**DATA EXTRACT:**

=-=-=-=-=

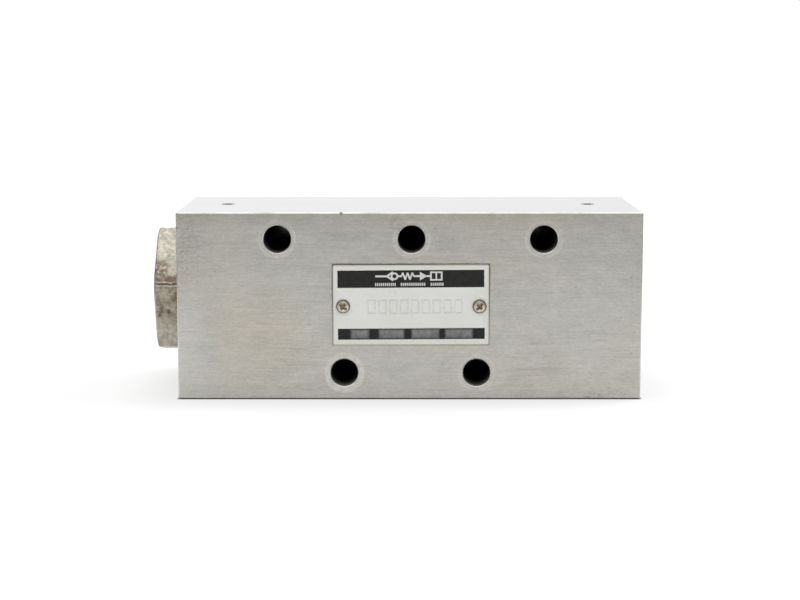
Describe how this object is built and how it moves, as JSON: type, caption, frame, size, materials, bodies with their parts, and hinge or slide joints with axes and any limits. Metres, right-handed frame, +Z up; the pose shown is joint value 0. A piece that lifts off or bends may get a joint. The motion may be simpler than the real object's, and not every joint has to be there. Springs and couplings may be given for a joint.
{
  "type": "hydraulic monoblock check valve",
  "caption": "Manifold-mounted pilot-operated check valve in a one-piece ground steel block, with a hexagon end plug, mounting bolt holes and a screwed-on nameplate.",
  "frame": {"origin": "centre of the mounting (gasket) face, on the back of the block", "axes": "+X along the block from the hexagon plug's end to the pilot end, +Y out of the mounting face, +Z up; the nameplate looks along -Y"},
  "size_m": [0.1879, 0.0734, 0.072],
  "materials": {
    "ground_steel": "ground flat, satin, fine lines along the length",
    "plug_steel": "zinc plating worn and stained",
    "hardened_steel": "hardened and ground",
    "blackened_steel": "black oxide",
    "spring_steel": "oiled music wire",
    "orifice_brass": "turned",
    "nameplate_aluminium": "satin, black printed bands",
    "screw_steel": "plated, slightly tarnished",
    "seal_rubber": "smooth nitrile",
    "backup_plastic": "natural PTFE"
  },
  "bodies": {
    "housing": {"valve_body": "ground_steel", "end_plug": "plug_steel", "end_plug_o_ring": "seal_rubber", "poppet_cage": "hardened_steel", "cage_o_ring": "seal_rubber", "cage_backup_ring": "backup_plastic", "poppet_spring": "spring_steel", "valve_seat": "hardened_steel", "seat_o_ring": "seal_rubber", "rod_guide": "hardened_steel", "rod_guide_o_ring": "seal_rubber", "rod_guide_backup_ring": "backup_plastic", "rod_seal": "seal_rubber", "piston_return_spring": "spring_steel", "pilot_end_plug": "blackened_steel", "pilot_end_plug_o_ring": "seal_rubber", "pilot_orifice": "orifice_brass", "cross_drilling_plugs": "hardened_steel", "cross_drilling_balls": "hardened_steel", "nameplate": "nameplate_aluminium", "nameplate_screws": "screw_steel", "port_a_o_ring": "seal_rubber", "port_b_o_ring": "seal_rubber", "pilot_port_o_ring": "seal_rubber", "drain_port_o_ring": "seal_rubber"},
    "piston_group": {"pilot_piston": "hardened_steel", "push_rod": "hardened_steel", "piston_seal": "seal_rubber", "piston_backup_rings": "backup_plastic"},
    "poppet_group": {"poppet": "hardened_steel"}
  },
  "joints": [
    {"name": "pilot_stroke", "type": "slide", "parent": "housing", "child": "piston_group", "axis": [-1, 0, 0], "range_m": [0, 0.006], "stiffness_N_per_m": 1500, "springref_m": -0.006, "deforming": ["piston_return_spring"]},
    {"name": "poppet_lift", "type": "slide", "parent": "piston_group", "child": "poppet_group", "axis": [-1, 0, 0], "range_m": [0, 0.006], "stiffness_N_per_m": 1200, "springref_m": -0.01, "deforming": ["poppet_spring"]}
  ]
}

=-=-=-=-=

**STATED GOAL:**
Recopy all the lines exactly as they appear.

**RESULT OF THIS EXERCISE:**
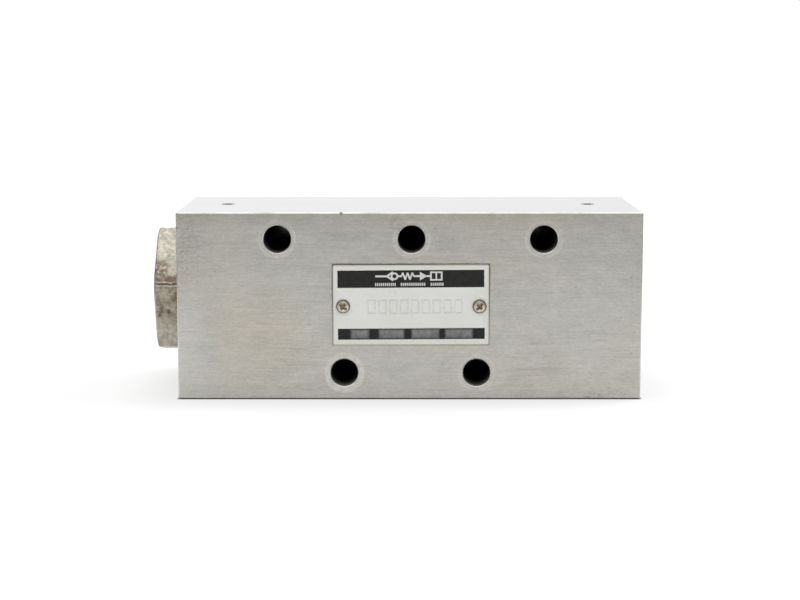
Describe how this object is built and how it moves, as JSON: type, caption, frame, size, materials, bodies with their parts, and hinge or slide joints with axes and any limits. Metres, right-handed frame, +Z up; the pose shown is joint value 0. A piece that lifts off or bends may get a joint. The motion may be simpler than the real object's, and not every joint has to be there. Springs and couplings may be given for a joint.
{
  "type": "hydraulic monoblock check valve",
  "caption": "Manifold-mounted pilot-operated check valve in a one-piece ground steel block, with a hexagon end plug, mounting bolt holes and a screwed-on nameplate.",
  "frame": {"origin": "centre of the mounting (gasket) face, on the back of the block", "axes": "+X along the block from the hexagon plug's end to the pilot end, +Y out of the mounting face, +Z up; the nameplate looks along -Y"},
  "size_m": [0.1879, 0.0734, 0.072],
  "materials": {
    "ground_steel": "ground flat, satin, fine lines along the length",
    "plug_steel": "zinc plating worn and stained",
    "hardened_steel": "hardened and ground",
    "blackened_steel": "black oxide",
    "spring_steel": "oiled music wire",
    "orifice_brass": "turned",
    "nameplate_aluminium": "satin, black printed bands",
    "screw_steel": "plated, slightly tarnished",
    "seal_rubber": "smooth nitrile",
    "backup_plastic": "natural PTFE"
  },
  "bodies": {
    "housing": {"valve_body": "ground_steel", "end_plug": "plug_steel", "end_plug_o_ring": "seal_rubber", "poppet_cage": "hardened_steel", "cage_o_ring": "seal_rubber", "cage_backup_ring": "backup_plastic", "poppet_spring": "spring_steel", "valve_seat": "hardened_steel", "seat_o_ring": "seal_rubber", "rod_guide": "hardened_steel", "rod_guide_o_ring": "seal_rubber", "rod_guide_backup_ring": "backup_plastic", "rod_seal": "seal_rubber", "piston_return_spring": "spring_steel", "pilot_end_plug": "blackened_steel", "pilot_end_plug_o_ring": "seal_rubber", "pilot_orifice": "orifice_brass", "cross_drilling_plugs": "hardened_steel", "cross_drilling_balls": "hardened_steel", "nameplate": "nameplate_aluminium", "nameplate_screws": "screw_steel", "port_a_o_ring": "seal_rubber", "port_b_o_ring": "seal_rubber", "pilot_port_o_ring": "seal_rubber", "drain_port_o_ring": "seal_rubber"},
    "piston_group": {"pilot_piston": "hardened_steel", "push_rod": "hardened_steel", "piston_seal": "seal_rubber", "piston_backup_rings": "backup_plastic"},
    "poppet_group": {"poppet": "hardened_steel"}
  },
  "joints": [
    {"name": "pilot_stroke", "type": "slide", "parent": "housing", "child": "piston_group", "axis": [-1, 0, 0], "range_m": [0, 0.006], "stiffness_N_per_m": 1500, "springref_m": -0.006, "deforming": ["piston_return_spring"]},
    {"name": "poppet_lift", "type": "slide", "parent": "piston_group", "child": "poppet_group", "axis": [-1, 0, 0], "range_m": [0, 0.006], "stiffness_N_per_m": 1200, "springref_m": -0.01, "deforming": ["poppet_spring"]}
  ]
}